• _DATA SHOWN_:
───

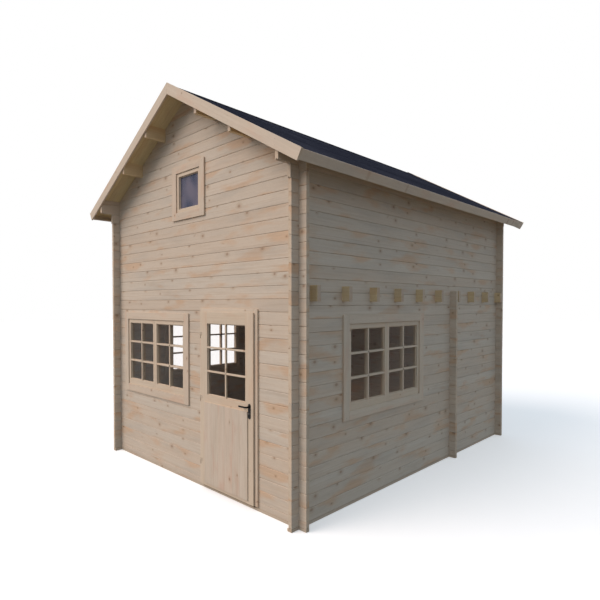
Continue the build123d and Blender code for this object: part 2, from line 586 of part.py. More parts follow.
def make_walls():
    """The four log walls and the partition, notched into each other."""
    door_half = DOOR_HOLE_W / 2
    door_hole = (DOOR_X - door_half, DOOR_X + door_half, SOLE_H, DOOR_OPENING_TOP)
    front_hole = wall_hole(WINDOW_W, WINDOW_H, WINDOW_Z, FRONT_WINDOW_X)
    gable_hole = wall_hole(GABLE_WINDOW_W, GABLE_WINDOW_H, GABLE_WINDOW_Z, 0.0)
    end_trim = [(ROOF_TRIM_FROM, RIDGE_Z, ROOF_TRIM)]
    for x in PURLIN_SPOTS:
        half = PURLIN_W / 2 + SEAT_GAP
        low = purlin_bottom(x) - SEAT_GAP
        end_trim.append((low, RIDGE_Z, block((x - half, x + half), (-LOG_T, LOG_T), (low, RIDGE_Z))))

    def end_reach(low_z):
        return RIGHT_X + LOG_END

    crossings = [(side * SIDE_WALL_X, z) for side in (-1, 1) for z in END_SADDLES]
    openings = [door_hole, front_hole, gable_hole]
    front = log_wall(END_COURSES, -1, end_reach, crossings, openings, end_trim)
    back = log_wall(END_COURSES, 1, end_reach, crossings, [], end_trim)
    save("front_wall", *stand(front, y=-END_WALL_Y))
    save("back_wall", *stand(back, y=END_WALL_Y))

    half = PARTITION_DOOR_W / 2
    passage = (PARTITION_DOOR_X - half, PARTITION_DOOR_X + half, SOLE_H, DOOR_OPENING_TOP)
    partition = log_wall(PARTITION_COURSES, 0, end_reach, crossings, [passage], [])
    save("partition_wall", *stand(partition, y=PARTITION_Y))

    crossings = [(side * END_WALL_Y, z) for side in (-1, 1) for z in SIDE_SADDLES]
    crossings += [(PARTITION_Y, z) for z in PARTITION_SADDLES]
    hole = wall_hole(WINDOW_W, WINDOW_H, WINDOW_Z, SIDE_WINDOW_Y)
    low = JOIST_TOP_Z - JOIST_H - SEAT_GAP
    high = JOIST_TOP_Z + SEAT_GAP
    half = JOIST_W / 2 + SEAT_GAP
    pockets = []
    for i in range(JOIST_COUNT):
        y = joist_y(i)
        pockets.append((low, high, block((y - half, y + half), (-LOG_T, LOG_T), (low, high))))
    plate_low = SIDE_COURSES[-PLATE_LOGS][0]
    corbel_low = SIDE_COURSES[-PLATE_LOGS - 1][0]

    def side_reach(low_z):
        if low_z >= plate_low:
            return BARGE_BACK_Y - SEAT_GAP
        reach = HOUSE_L / 2 + LOG_END
        return reach + CORBEL_OUT if low_z == corbel_low else reach

    for name, side in (("right_wall", 1), ("left_wall", -1)):
        wall = log_wall(SIDE_COURSES, -side, side_reach, crossings, [hole], pockets)
        pieces = []
        for piece in stand(wall, x=side * SIDE_WALL_X, turn=90):
            top = piece.bounding_box().max.Z
            pieces.extend(solids(piece - ROOF_TRIM) if top > ROOF_TRIM_FROM else [piece])
        save(name, *pieces)


def purlin_bottom(x):
    """Underside of a purlin whose top meets the roof deck at its higher edge."""
    inner = max(abs(x) - PURLIN_W / 2, 0.0)
    return roof_z(inner, ROOF_UNDER) - PURLIN_H


def purlin(x):
    """One purlin from bargeboard to bargeboard, its top bevelled to the slope."""
    reach = BARGE_BACK_Y - SEAT_GAP
    half = PURLIN_W / 2
    y = (-reach, reach)
    beam = block((x - half, x + half), y, (purlin_bottom(x), roof_z(0.0)))
    return beam - ROOF_TRIM


def make_roof():
    """Purlins, then deck and roofing between the bargeboards, eave boards and ridge strip."""
    save("purlins", *[purlin(x) for x in PURLIN_SPOTS if x != 0.0])
    save("ridge_purlin", purlin(0.0))
    deck_y = (-BARGE_BACK_Y, BARGE_BACK_Y)
    run = (0, ROOF_RUN - BARGE_T)
    for side, word in ((-1, "left"), (1, "right")):
        save("roof_deck_" + word, slope_prism(side, run, (BARGE_UP, ROOF_UNDER), deck_y))
        save("roofing_" + word, slope_prism(side, run, (BARGE_UP - FELT_T, BARGE_UP), deck_y))
    eave = (ROOF_RUN - BARGE_T, ROOF_RUN)
    save("eave_boards", *[slope_prism(side, eave, (EAVE_BOARD_DOWN, FASCIA_W), deck_y) for side in (-1, 1)])
    for end, word in ((-1, "front"), (1, "back")):
        y = sorted((end * BARGE_BACK_Y, end * BARGE_FRONT_Y))
        save(word + "_bargeboards", *mitred_pair((0, ROOF_RUN), (0, BARGE_W), y))
    strip = (BARGE_UP - 2 * FELT_T, BARGE_UP - FELT_T)
    save("ridge_cap", *mitred_pair((0, RIDGE_CAP_W), strip, deck_y))


def make_base():
    """Sole beams under every wall, flush with the outer faces."""
    side_y = (-HOUSE_L / 2 - LOG_END, HOUSE_L / 2 + LOG_END)
    z = (0.0, SOLE_H)
    beams = []
    for side in (-1, 1):
        x = sorted((side * RIGHT_X, side * (RIGHT_X - SOLE_W)))
        beams.append(block(x, side_y, z))
    inner = RIGHT_X - SOLE_W - SEAT_GAP
    ends = [sorted((end * HOUSE_L / 2, end * (HOUSE_L / 2 - SOLE_W))) for end in (-1, 1)]
    ends.append((PARTITION_Y - LOG_T / 2, PARTITION_Y + LOG_T / 2))
    for y in ends:
        beams.append(block((-inner, inner), y, z))
    stubs = [sorted((end * HOUSE_L / 2, end * INNER_Y)) for end in (-1, 1)] + [ends[2]]
    for y in stubs:
        for side in (-1, 1):
            x = sorted((side * (RIGHT_X + SEAT_GAP), side * (RIGHT_X + LOG_END)))
            beams.append(block(x, y, z))
    save("sole_beams", *beams)


def make_floors():
    """Ground floor on its joists, loft floor on the joists that show outside."""
    edge = SOLE_W + SEAT_GAP
    front = (-HOUSE_L / 2 + edge, PARTITION_Y - LOG_T / 2 - SEAT_GAP)
    rear = (PARTITION_Y + LOG_T / 2 + SEAT_GAP, HOUSE_L / 2 - edge)
    joist_x = (-RIGHT_X + edge, RIGHT_X - edge)
    joists = []
    for span in (front, rear):
        y = span[0]
        while y + FLOOR_JOIST_W < span[1]:
            joists.append(block(joist_x, (y, y + FLOOR_JOIST_W), (0.0, FLOOR_JOIST_H)))
            y += FLOOR_JOIST_PITCH
    save("floor_joists", *joists)
    board_x = (-INNER_X + FLOOR_EDGE, INNER_X - FLOOR_EDGE)
    board_z = (FLOOR_JOIST_H, FLOOR_TOP)
    wall_y = (-INNER_Y + FLOOR_EDGE, PARTITION_Y - LOG_T / 2 - FLOOR_EDGE)
    rear_y = (PARTITION_Y + LOG_T / 2 + FLOOR_EDGE, INNER_Y - FLOOR_EDGE)
    save("ground_floor", block(board_x, wall_y, board_z), block(board_x, rear_y, board_z))

    z = (JOIST_TOP_Z - JOIST_H, JOIST_TOP_Z)
    reach = RIGHT_X + JOIST_END
    beams = []
    for i in range(JOIST_COUNT):
        y = joist_y(i)
        beams.append(block((-reach, reach), (y - JOIST_W / 2, y + JOIST_W / 2), z))
    save("loft_joists", *beams)
    loft_z = (JOIST_TOP_Z, JOIST_TOP_Z + FLOORBOARD_T)
    hatch_y = (joist_y(HATCH_AFTER_JOIST) + JOIST_W / 2, joist_y(HATCH_AFTER_JOIST + 1) - JOIST_W / 2)
    hatch_x = (HATCH_X - HATCH_L / 2, HATCH_X + HATCH_L / 2)
    loft_y = (-INNER_Y + FLOOR_EDGE, INNER_Y - FLOOR_EDGE)
    save(
        "loft_floor",
        block(board_x, (loft_y[0], hatch_y[0]), loft_z),
        block((board_x[0], hatch_x[0]), (hatch_y[0] + SEAT_GAP, hatch_y[1] - SEAT_GAP), loft_z),
        block((hatch_x[1], board_x[1]), (hatch_y[0] + SEAT_GAP, hatch_y[1] - SEAT_GAP), loft_z),
        block(board_x, (hatch_y[1], loft_y[1]), loft_z),
    )


make_base()
make_walls()
make_roof()
make_floors()
make_windows()
make_door_frame()
make_door_leaf()
make_hinges()
make_handle()
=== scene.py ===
import bpy
import math
import numpy as np
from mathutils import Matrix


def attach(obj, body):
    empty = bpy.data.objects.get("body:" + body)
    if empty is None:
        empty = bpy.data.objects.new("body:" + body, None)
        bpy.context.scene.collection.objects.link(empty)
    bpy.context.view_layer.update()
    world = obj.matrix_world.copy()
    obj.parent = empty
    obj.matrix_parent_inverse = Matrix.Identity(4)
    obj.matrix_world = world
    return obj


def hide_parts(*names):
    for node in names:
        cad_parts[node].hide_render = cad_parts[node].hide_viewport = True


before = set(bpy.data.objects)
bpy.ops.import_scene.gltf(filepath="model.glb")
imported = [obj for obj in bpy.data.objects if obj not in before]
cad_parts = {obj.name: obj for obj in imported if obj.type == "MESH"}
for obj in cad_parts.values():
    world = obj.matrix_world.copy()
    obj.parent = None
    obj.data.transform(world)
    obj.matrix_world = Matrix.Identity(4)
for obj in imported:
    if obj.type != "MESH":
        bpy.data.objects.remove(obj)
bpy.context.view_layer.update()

# Log house with a loft, in metres: X along the front, the front faces -Y, Z up.
# The sizes repeat the named ones of the solids, apart from the ridge beam's height.
HOUSE_W = 3.8
HOUSE_L = 4.8
LOG_T = 0.044
LOG_H = 0.135
LOG_END = 0.100
CORBEL_OUT = 0.012
LEAST_TOP_LOG = 0.040
LOG_CHAMFER = 0.0048
LOG_GAP = 0.0012  # open joint in front of the tongue
TONGUE_H = 0.009
TONGUE_HALF = 0.007
TONGUE_TAPER = 0.001
GROOVE_PLAY = 0.0005
SOLE_H = 0.030
SOLE_W = 0.060
HAIR = 0.0003  # between pieces that touch
FAR = 99.0  # beyond every end

# Eased edges and end bevels
EASE = 0.002
END_BEVEL = 0.0015
LOG_END_BEVEL = 0.0020
SEAM = 0.0003  # end bevel where two lengths meet
SOLE_EASE = 0.0015
JOIST_EASE = 0.003
FLOOR_EASE = 0.0012
DECK_EASE = 0.0028
BARGE_EASE = 0.0025
CASING_EASE = 0.0022
FRAME_EASE = 0.0012
SASH_EASE = 0.0025
GLAZING_EASE = 0.003
DOOR_BAR_EASE = 0.004
PANEL_EASE = 0.0018
SILL_EASE = 0.003
SILL_NOSE_EASE = 0.004
FINE_EASE = 0.001  # where a piece can't be seen from outside
STEEL_EASE = 0.0008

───

• _WHAT THE TASK REQUIRES_: Everything from the first line of the data through the line containing "return reach +" should be echoed exactly. Add nothing.

• _EXERCISE RESPONSE_:
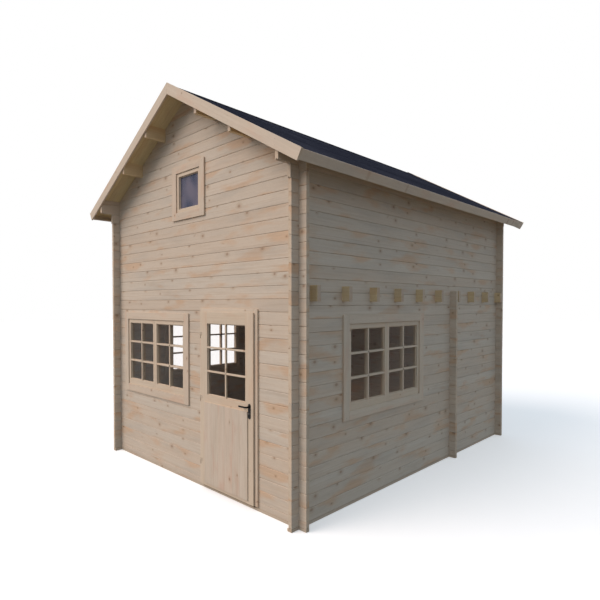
Continue the build123d and Blender code for this object: part 2, from line 586 of part.py. More parts follow.
def make_walls():
    """The four log walls and the partition, notched into each other."""
    door_half = DOOR_HOLE_W / 2
    door_hole = (DOOR_X - door_half, DOOR_X + door_half, SOLE_H, DOOR_OPENING_TOP)
    front_hole = wall_hole(WINDOW_W, WINDOW_H, WINDOW_Z, FRONT_WINDOW_X)
    gable_hole = wall_hole(GABLE_WINDOW_W, GABLE_WINDOW_H, GABLE_WINDOW_Z, 0.0)
    end_trim = [(ROOF_TRIM_FROM, RIDGE_Z, ROOF_TRIM)]
    for x in PURLIN_SPOTS:
        half = PURLIN_W / 2 + SEAT_GAP
        low = purlin_bottom(x) - SEAT_GAP
        end_trim.append((low, RIDGE_Z, block((x - half, x + half), (-LOG_T, LOG_T), (low, RIDGE_Z))))

    def end_reach(low_z):
        return RIGHT_X + LOG_END

    crossings = [(side * SIDE_WALL_X, z) for side in (-1, 1) for z in END_SADDLES]
    openings = [door_hole, front_hole, gable_hole]
    front = log_wall(END_COURSES, -1, end_reach, crossings, openings, end_trim)
    back = log_wall(END_COURSES, 1, end_reach, crossings, [], end_trim)
    save("front_wall", *stand(front, y=-END_WALL_Y))
    save("back_wall", *stand(back, y=END_WALL_Y))

    half = PARTITION_DOOR_W / 2
    passage = (PARTITION_DOOR_X - half, PARTITION_DOOR_X + half, SOLE_H, DOOR_OPENING_TOP)
    partition = log_wall(PARTITION_COURSES, 0, end_reach, crossings, [passage], [])
    save("partition_wall", *stand(partition, y=PARTITION_Y))

    crossings = [(side * END_WALL_Y, z) for side in (-1, 1) for z in SIDE_SADDLES]
    crossings += [(PARTITION_Y, z) for z in PARTITION_SADDLES]
    hole = wall_hole(WINDOW_W, WINDOW_H, WINDOW_Z, SIDE_WINDOW_Y)
    low = JOIST_TOP_Z - JOIST_H - SEAT_GAP
    high = JOIST_TOP_Z + SEAT_GAP
    half = JOIST_W / 2 + SEAT_GAP
    pockets = []
    for i in range(JOIST_COUNT):
        y = joist_y(i)
        pockets.append((low, high, block((y - half, y + half), (-LOG_T, LOG_T), (low, high))))
    plate_low = SIDE_COURSES[-PLATE_LOGS][0]
    corbel_low = SIDE_COURSES[-PLATE_LOGS - 1][0]

    def side_reach(low_z):
        if low_z >= plate_low:
            return BARGE_BACK_Y - SEAT_GAP
        reach = HOUSE_L / 2 + LOG_END
        return reach + CORBEL_OUT if low_z == corbel_low else reach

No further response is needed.